■ AIM OF THE EXERCISE ■
Search the listing below for the string "scene" and show each line that contains it.

[Start of DATA EXCERPT]

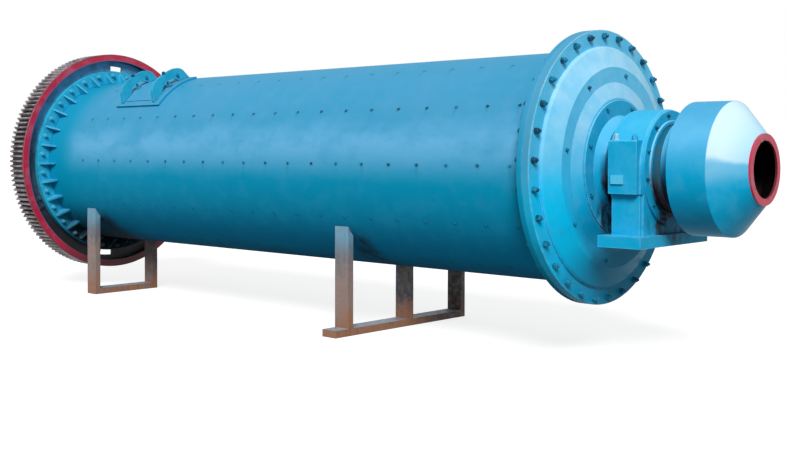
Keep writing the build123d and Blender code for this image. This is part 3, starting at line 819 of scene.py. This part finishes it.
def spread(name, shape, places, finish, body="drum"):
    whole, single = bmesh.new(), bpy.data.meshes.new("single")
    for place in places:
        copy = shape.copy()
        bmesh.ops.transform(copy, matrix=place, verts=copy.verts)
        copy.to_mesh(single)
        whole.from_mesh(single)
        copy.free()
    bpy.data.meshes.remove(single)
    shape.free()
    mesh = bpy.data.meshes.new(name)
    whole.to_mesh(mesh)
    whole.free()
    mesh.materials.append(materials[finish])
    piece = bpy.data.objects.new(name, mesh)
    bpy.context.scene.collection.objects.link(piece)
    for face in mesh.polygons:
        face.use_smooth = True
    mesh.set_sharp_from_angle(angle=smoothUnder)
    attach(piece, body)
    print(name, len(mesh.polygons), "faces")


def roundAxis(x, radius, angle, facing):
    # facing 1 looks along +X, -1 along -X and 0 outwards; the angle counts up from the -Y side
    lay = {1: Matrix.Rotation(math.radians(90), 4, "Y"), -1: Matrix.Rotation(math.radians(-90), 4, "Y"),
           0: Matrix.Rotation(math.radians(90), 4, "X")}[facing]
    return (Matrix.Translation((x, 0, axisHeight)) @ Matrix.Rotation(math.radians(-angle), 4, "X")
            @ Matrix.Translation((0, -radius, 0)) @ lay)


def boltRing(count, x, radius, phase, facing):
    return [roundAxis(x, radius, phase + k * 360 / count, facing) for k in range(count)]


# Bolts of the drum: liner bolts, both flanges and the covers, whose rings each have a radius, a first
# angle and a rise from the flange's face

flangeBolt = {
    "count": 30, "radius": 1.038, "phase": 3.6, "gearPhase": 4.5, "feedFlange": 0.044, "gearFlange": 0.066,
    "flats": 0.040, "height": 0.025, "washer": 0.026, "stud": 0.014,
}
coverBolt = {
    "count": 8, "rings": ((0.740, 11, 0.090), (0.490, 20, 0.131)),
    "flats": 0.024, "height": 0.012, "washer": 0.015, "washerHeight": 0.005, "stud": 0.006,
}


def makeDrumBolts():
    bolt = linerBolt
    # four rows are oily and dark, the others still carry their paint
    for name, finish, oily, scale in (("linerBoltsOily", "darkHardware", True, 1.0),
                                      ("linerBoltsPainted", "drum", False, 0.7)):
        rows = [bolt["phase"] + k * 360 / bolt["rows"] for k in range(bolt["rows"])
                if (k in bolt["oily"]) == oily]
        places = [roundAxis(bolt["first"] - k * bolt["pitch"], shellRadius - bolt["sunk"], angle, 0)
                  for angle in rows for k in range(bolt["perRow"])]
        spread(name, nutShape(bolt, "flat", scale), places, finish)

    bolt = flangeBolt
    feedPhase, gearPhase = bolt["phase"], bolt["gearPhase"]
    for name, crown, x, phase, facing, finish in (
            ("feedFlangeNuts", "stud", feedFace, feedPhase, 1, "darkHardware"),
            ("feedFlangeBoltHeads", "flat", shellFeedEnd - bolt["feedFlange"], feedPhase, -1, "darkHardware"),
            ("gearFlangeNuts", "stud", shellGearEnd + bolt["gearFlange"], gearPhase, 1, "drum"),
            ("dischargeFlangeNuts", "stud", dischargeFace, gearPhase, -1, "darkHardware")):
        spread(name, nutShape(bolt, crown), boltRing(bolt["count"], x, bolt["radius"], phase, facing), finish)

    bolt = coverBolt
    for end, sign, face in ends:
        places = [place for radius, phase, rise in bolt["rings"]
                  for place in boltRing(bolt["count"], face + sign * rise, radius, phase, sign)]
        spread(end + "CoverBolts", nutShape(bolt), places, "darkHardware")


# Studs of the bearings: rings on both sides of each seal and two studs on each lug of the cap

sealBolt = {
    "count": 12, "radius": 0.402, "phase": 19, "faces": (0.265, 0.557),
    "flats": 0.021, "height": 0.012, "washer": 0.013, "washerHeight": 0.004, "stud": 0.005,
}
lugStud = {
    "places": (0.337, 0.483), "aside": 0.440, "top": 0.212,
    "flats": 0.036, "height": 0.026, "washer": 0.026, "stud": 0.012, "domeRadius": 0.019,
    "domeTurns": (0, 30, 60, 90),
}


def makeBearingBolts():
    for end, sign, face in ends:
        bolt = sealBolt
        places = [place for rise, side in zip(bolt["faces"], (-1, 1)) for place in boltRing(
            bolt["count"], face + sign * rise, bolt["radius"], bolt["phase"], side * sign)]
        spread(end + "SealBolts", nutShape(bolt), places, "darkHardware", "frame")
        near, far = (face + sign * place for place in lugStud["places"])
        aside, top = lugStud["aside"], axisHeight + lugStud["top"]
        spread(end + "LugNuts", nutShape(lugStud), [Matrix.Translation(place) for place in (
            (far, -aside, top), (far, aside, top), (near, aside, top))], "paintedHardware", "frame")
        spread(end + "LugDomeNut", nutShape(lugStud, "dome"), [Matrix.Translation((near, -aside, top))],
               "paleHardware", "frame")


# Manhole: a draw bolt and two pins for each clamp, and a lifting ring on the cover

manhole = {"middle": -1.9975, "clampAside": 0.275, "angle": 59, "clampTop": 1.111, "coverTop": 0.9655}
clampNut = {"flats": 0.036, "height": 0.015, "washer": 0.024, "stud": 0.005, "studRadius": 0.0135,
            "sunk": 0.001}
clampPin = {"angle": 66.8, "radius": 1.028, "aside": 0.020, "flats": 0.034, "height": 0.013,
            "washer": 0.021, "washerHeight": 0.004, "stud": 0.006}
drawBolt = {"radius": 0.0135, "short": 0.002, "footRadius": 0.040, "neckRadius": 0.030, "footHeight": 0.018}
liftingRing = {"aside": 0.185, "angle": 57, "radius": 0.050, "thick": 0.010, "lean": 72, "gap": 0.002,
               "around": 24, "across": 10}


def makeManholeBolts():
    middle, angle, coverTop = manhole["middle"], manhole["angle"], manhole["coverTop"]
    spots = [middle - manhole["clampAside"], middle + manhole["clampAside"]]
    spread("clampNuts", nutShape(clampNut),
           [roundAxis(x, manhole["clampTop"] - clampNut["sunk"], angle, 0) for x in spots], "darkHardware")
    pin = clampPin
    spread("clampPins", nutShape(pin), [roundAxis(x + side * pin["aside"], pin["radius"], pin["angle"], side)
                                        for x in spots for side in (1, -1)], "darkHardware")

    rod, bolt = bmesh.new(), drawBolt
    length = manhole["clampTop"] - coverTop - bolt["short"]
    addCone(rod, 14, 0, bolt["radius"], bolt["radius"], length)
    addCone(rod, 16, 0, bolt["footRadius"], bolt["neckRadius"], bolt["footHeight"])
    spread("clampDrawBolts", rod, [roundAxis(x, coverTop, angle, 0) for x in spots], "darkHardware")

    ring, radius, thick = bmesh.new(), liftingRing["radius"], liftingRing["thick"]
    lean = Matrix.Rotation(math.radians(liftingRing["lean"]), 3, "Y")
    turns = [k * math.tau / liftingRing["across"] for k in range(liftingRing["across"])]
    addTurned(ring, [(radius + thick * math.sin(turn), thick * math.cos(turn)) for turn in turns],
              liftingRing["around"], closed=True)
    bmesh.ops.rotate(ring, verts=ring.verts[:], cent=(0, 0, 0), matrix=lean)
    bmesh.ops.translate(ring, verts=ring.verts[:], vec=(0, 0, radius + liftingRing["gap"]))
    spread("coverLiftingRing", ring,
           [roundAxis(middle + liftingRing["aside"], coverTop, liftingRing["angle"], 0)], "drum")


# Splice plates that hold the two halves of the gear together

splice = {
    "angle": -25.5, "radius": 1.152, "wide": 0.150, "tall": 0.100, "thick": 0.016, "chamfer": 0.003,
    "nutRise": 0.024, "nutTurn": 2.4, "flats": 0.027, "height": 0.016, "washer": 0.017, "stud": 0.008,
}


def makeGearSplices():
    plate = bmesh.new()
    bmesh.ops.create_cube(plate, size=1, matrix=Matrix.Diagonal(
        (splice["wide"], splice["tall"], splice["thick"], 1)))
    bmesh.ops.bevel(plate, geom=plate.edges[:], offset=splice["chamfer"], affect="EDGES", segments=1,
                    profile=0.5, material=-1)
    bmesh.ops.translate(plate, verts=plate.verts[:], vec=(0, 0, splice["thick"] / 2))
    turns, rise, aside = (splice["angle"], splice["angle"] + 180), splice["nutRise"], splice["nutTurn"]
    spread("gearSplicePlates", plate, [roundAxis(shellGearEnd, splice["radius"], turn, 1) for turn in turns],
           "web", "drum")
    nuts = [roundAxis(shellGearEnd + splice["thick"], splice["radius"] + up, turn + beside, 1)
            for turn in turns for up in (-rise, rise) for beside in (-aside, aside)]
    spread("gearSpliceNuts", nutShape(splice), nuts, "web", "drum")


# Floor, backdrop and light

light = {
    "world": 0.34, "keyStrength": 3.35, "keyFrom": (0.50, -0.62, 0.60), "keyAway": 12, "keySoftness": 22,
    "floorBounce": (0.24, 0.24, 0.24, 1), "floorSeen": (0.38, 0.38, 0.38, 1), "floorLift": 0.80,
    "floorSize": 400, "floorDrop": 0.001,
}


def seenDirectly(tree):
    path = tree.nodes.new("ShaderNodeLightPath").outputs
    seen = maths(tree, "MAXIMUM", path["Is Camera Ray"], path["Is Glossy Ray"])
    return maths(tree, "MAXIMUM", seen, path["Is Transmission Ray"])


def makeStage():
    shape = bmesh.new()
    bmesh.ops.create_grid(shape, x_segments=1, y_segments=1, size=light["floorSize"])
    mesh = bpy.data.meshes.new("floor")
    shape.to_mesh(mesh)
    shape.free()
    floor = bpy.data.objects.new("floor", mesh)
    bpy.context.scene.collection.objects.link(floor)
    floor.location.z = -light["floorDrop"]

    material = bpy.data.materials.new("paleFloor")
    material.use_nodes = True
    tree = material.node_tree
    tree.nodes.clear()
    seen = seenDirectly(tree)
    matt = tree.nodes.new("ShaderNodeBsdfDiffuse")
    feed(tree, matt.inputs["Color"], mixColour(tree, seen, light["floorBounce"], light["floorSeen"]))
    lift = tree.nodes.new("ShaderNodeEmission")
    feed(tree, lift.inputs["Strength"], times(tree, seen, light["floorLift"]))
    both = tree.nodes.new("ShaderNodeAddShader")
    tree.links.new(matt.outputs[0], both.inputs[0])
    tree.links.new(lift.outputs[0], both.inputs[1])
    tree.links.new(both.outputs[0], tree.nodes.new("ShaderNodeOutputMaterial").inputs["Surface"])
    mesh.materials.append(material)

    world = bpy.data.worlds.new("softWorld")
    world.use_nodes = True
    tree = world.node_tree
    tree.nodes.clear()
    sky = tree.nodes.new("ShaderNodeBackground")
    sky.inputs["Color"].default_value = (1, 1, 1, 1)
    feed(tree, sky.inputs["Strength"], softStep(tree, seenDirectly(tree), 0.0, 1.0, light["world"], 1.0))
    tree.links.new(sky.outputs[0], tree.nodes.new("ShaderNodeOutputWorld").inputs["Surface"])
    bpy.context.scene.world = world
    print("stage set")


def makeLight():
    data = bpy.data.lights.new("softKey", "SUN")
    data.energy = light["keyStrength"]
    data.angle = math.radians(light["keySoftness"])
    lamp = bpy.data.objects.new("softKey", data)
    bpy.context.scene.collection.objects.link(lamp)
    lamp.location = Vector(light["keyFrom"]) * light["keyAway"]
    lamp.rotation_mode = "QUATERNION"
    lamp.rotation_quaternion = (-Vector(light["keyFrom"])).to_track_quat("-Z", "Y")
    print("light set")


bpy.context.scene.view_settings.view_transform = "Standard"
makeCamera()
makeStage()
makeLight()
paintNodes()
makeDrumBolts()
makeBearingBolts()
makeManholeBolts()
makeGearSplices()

[End of DATA EXCERPT]

■ RESULT OF THE TASK ■
Keep writing the build123d and Blender code for this image. This is part 3, starting at line 819 of scene.py. This part finishes it.
    bpy.context.scene.collection.objects.link(piece)
    bpy.context.scene.collection.objects.link(floor)
    bpy.context.scene.world = world
    bpy.context.scene.collection.objects.link(lamp)
bpy.context.scene.view_settings.view_transform = "Standard"